Based on the previous article titled “**Exploring Internal Implementation of Go Slice**,” we know that a dynamic array is a data structure that can grow and shrink as needed, which is called **resizing**.

As seen in the implementation, resizing is an expensive operation because it involves copying all the items from the old array to the new array. This resizing is performed only when the array is full. Since the capacity is doubled each time the array is resized, the resizing operation will be less frequent as the array grows. This makes amortized analysis the best approach to understand the complexity because it distributes the cost of resizing over all the operations.

In simple terms, amortized analysis is a way to calculate the average cost of an operation over a sequence of operations ^{1}.

To make it easier, let’s formalize the problem statement.

## Problem Statement

Let $A$ be a dynamic array with $L$ is the length and $C$ is the capacity. Adding a new item to the array increases $L$ by 1. When $L=C$, the array is resized by doubling its capacity. This means the next resizing is performed when $L=2C$, then $L=4C$, $L=8C$, and so on. Show that by adding $N$ items to the array, the amortized cost of adding a new item is $O(1)$.

## Solution

Let’s define $\sigma$ is the sum of the number of items copied during resizing. We can calculate $\sigma$ as follows:

$$ \begin{split} \sigma &= C + 2C + 4C + \dots + 2^{k-1}C + 2^kC \newline &= (1 + 2 + 4 + \dots + 2^{k-1} + 2^k) C \newline \end{split} $$

Where $k$ is the number of resizing performed to fit $N$ items in $A$. We can calculate $k$ as follows:

$$ \begin{split} N &= 2^kC \newline \log_2 N &= \log_2 ({2^kC}) \newline \log_2 N &= \log_2{2^k} + \log_2{C} \newline \log_2 N &= k + \log_2 C \newline k &= \log_2 N - \log_2 C \newline k &= \log_2 \frac{N}{C} \end{split} $$

Now, we have $k$ in terms of $N$ and $C$. We can substitute $k$ in $\sigma$, but let’s simplify $\sigma$ first. We can rewrite $\sigma$ from the highest order to the lowest order as follows:

$$ \begin{split} \sigma &= (1 + 2 + 4 + \dots + 2^{k-1} + 2^k) C \newline &= (2^k + 2^{k-1} + \dots + 4 + 2 + 1) C \newline \end{split} $$

Let’s focus on the $2^k$ term for a moment. As we can see, $2^k$ forms a geometric series with $a=2^k$ and $r=\frac{1}{2}$. Since $r<1$, we can use the geometric partial sum formula ($S_n$)^{2} to calculate the total number of copies:

$$ \begin{split} S_n &= 2^k + 2^{k-1} + \dots + 4 + 2 + 1 \newline &= \frac{a}{1-r} \newline &= \frac{2^k}{1-\frac{1}{2}} \newline &= 2^{k+1} \newline &= 2 \times 2^k \end{split} $$

Now, we can substitute the expression for $k$ in terms of $N$ and $C$:

$$ \begin{split} S_n &= 2 \times 2^k \newline &= 2 \times \bcancel{2}^{\cancel{\log_2} \frac{N}{C}} \newline &= 2 \times \frac{N}{C} \newline &= \frac{2N}{C} \end{split} $$

Finally, we can substitute the value of $S_n$ into the expression for $\sigma$:

$$ \begin{split} \sigma &= (2^k + 2^{k-1} + \dots + 4 + 2 + 1) C \newline &= S_n C \newline &= \frac{2N}{\bcancel{C}} \bcancel{C} \newline &= 2N \end{split} $$

$\sigma$ only represents the total number of items copied during resizing, and we know that the total number of items added to the array is $N$. Therefore, the total number of operations is $N + \sigma$.

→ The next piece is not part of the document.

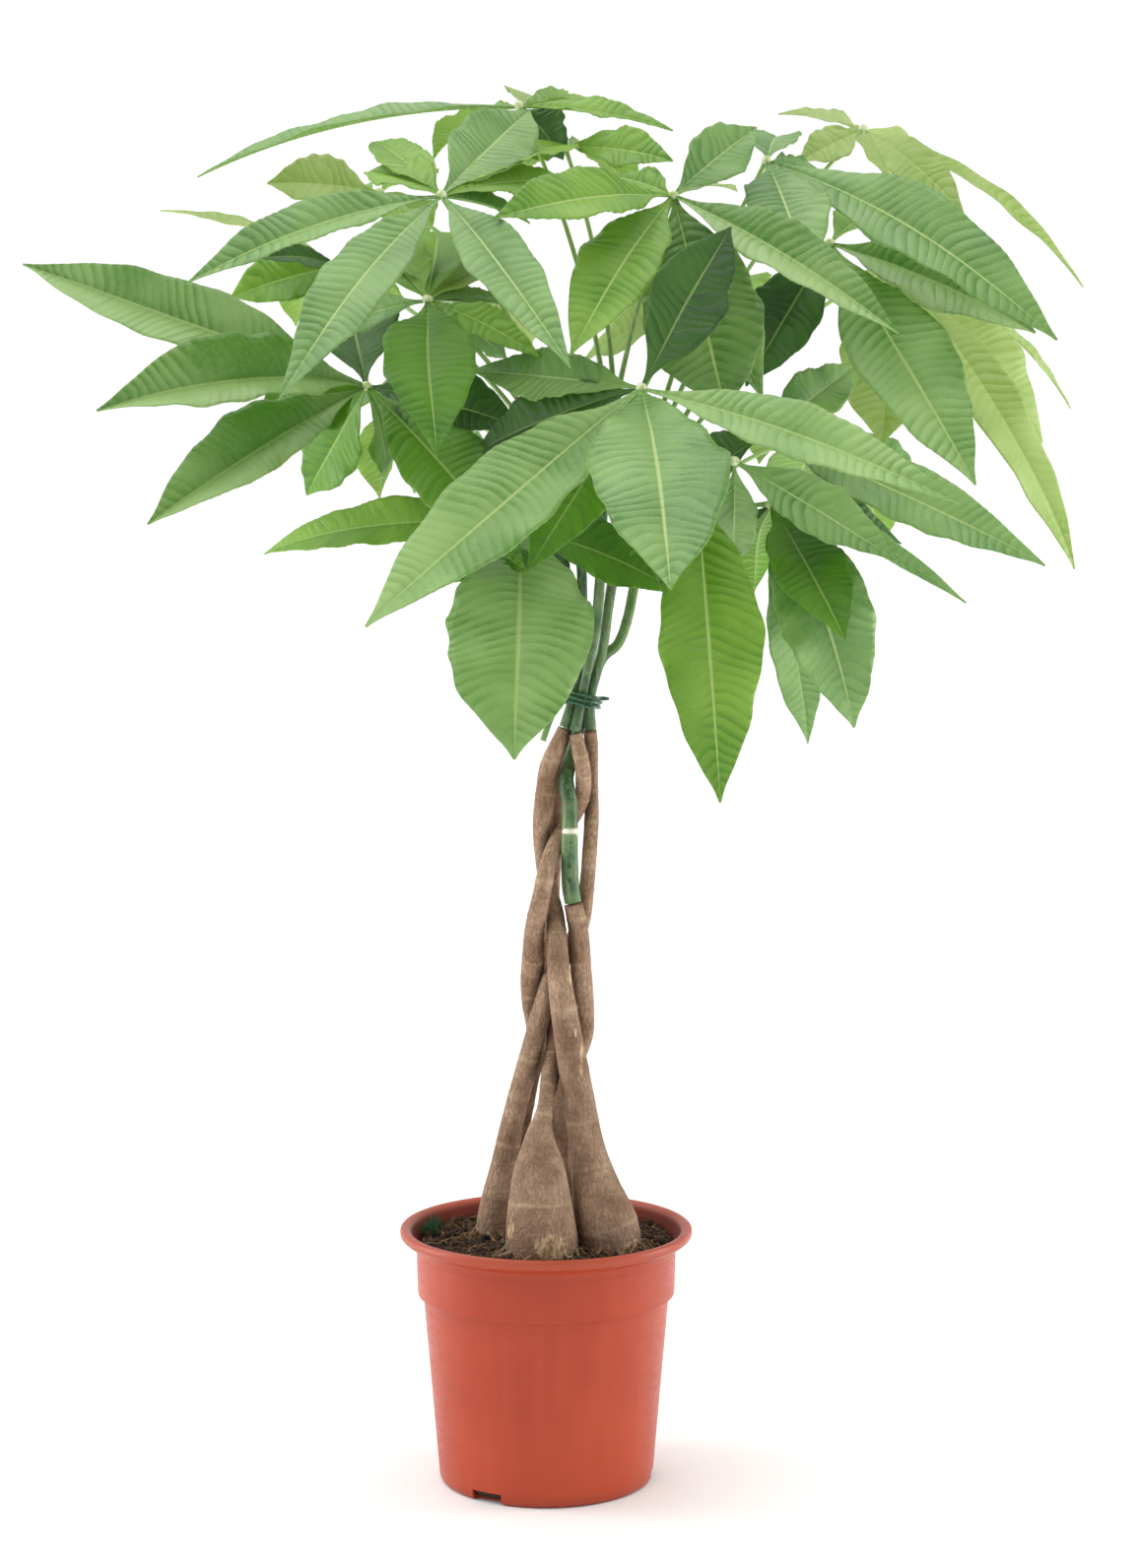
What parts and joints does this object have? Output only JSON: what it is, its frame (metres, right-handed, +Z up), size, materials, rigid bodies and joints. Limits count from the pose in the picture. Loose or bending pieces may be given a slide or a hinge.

To calculate the amortized cost of adding a new item, we divide the total number of operations by $N$ to get the average cost:

$$ \begin{split} amortized &= O(\frac{\sigma + N}{N}) \newline &= O(\frac{2\bcancel{N}+\bcancel{N}}{\bcancel{N}}) \newline &= O(3) \newline &= O(1) \end{split} $$

Thus, we’ve shown that the amortized cost of adding a new item to a dynamic array is $O(1)$.

## Conclusion

In this article, we’ve demonstrated that adding a new item to a dynamic array has an amortized complexity $O(1)$. We’ve also seen that for non-uniform workloads, where some operations are more expensive than others, amortized analysis is the most effective approach to comprehend complexity, as it evenly spreads the resizing cost across all operations.